**The records:**

::::

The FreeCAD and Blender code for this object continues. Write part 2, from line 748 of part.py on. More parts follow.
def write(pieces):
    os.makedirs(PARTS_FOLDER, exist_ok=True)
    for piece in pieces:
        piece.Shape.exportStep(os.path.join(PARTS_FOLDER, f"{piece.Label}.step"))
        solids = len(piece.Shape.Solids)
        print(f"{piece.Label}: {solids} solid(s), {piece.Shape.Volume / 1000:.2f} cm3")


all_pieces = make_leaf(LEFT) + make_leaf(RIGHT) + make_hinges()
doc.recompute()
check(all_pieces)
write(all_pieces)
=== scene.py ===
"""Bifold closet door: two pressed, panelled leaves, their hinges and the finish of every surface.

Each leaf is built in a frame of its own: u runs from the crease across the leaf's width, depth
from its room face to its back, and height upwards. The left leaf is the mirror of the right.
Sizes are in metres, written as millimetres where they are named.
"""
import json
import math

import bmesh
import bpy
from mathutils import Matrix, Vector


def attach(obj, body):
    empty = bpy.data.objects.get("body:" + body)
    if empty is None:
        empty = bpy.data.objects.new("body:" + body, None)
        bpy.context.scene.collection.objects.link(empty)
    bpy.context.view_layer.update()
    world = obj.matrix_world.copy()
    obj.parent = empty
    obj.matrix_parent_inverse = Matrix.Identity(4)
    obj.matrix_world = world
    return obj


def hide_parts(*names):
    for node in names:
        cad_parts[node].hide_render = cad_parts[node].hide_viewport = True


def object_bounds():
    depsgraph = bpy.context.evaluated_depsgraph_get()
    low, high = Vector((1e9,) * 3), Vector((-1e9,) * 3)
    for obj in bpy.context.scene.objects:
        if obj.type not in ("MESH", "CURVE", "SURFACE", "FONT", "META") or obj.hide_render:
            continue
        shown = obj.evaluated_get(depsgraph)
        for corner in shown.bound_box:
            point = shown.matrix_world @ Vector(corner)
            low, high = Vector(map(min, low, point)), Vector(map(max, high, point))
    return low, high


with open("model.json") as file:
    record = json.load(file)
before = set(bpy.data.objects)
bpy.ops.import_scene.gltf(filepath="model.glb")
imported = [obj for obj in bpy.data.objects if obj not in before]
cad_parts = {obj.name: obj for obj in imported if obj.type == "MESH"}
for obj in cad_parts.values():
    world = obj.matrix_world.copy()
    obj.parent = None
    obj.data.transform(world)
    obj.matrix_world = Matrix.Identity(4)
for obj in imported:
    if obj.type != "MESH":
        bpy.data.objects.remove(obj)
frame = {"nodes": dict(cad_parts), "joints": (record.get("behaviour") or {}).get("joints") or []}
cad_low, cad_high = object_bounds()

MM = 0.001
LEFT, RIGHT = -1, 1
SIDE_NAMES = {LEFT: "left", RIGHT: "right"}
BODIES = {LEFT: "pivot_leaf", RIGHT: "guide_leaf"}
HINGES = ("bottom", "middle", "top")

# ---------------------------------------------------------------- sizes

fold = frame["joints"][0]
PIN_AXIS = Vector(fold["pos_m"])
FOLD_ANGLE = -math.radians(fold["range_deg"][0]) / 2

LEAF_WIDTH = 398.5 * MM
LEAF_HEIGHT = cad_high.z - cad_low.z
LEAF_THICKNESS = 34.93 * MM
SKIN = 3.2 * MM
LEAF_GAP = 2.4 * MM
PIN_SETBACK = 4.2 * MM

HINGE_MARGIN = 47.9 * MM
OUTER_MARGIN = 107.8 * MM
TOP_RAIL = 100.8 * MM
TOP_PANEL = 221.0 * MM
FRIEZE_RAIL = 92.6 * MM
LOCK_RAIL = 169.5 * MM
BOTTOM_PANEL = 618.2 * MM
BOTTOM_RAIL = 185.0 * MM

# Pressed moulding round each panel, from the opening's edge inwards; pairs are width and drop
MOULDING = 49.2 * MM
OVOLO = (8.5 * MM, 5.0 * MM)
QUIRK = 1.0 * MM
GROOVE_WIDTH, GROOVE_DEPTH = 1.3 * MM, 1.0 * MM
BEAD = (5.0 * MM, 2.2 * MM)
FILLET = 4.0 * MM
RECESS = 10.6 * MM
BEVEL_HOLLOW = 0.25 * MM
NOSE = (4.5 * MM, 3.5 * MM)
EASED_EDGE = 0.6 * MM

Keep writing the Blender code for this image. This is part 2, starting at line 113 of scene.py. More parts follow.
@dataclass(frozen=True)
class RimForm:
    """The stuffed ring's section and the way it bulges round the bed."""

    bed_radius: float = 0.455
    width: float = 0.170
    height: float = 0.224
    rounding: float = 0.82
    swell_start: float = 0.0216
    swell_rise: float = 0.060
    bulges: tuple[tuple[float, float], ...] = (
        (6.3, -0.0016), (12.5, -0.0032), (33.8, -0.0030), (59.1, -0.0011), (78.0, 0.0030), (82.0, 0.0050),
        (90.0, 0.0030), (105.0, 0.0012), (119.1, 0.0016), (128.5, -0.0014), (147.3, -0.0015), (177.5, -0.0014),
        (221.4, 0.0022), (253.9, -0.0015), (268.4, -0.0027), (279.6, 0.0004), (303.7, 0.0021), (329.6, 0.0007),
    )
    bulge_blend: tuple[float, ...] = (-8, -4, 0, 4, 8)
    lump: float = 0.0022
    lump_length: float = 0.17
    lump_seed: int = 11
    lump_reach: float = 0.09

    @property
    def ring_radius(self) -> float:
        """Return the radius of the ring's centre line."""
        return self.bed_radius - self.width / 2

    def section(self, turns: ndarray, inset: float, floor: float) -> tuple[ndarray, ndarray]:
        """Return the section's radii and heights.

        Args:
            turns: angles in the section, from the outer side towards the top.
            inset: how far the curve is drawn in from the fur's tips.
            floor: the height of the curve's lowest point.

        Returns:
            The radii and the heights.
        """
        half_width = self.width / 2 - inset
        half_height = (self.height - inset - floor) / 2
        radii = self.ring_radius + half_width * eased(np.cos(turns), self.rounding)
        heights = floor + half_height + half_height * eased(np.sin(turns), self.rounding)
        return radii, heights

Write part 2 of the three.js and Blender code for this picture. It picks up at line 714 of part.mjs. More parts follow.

::::

Extract exactly and only the span of lines that begins at the line containing "all_pieces = make_leaf(LEFT)" and ends at the line containing "for corner in".

all_pieces = make_leaf(LEFT) + make_leaf(RIGHT) + make_hinges()
doc.recompute()
check(all_pieces)
write(all_pieces)
=== scene.py ===
"""Bifold closet door: two pressed, panelled leaves, their hinges and the finish of every surface.

Each leaf is built in a frame of its own: u runs from the crease across the leaf's width, depth
from its room face to its back, and height upwards. The left leaf is the mirror of the right.
Sizes are in metres, written as millimetres where they are named.
"""
import json
import math

import bmesh
import bpy
from mathutils import Matrix, Vector


def attach(obj, body):
    empty = bpy.data.objects.get("body:" + body)
    if empty is None:
        empty = bpy.data.objects.new("body:" + body, None)
        bpy.context.scene.collection.objects.link(empty)
    bpy.context.view_layer.update()
    world = obj.matrix_world.copy()
    obj.parent = empty
    obj.matrix_parent_inverse = Matrix.Identity(4)
    obj.matrix_world = world
    return obj


def hide_parts(*names):
    for node in names:
        cad_parts[node].hide_render = cad_parts[node].hide_viewport = True


def object_bounds():
    depsgraph = bpy.context.evaluated_depsgraph_get()
    low, high = Vector((1e9,) * 3), Vector((-1e9,) * 3)
    for obj in bpy.context.scene.objects:
        if obj.type not in ("MESH", "CURVE", "SURFACE", "FONT", "META") or obj.hide_render:
            continue
        shown = obj.evaluated_get(depsgraph)
        for corner in shown.bound_box:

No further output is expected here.